Interview with co-founder and president Julie Uhrman
Yahoo Sports: Notably, but not surprisingly, your enthusiasm stands out. How was it having all these cameras around?
Julie Uhrman: We realized very early on there was no playbook for what we wanted to do. When we decided to do the documentary we wanted it to be real and honest so that other people could see how hard it is to run a startup, but also see that it’s possible to do things that most think are impossible. And to hopefully create that playbook that others can take, improve upon and build something special.
What were your thoughts on the finalized product?
It was intense watching and reliving that year. Everything we did was a first, so to relive those firsts was really emotional. But to see how hard everybody worked and how it took everybody working together to make Angel City so magical and special, it’s just so beautiful to watch again.

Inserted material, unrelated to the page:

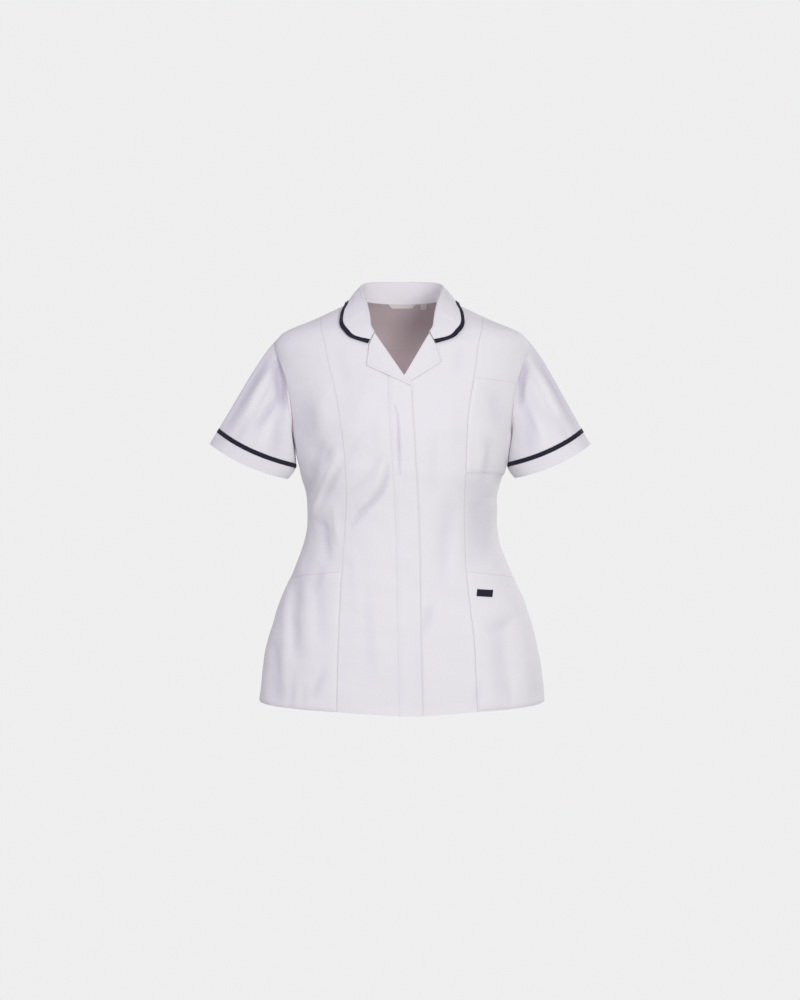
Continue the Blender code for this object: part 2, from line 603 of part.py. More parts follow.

From the Angel City side, what was a message you really wanted to get across?
We wanted to elevate the game — create higher expectations for our players, fans, owners and really build something special for the sport that eventually would lead to real pay equity for these players and ultimately gender equity for women. We just kept setting the bar high and I think you see throughout the series, we kept surpassing our bar. Unbelievable period of time where we kept raising our expectations. How do we keep building on this momentum and driving interest and awareness to the sport and Angel City? This is it.
Speak to the monumental importance of having something of this magnitude on HBO.
I believe HBO is unquestionably one of the best storytellers in all of television, and they’ve been doing it for decades. So the fact that they found something really inspiring about our stories and wanted to tell it is a testament to these players, this product and this sport. You literally have the best in the business wanting to partner with Angel City, and that just makes us feel like we’re doing something right.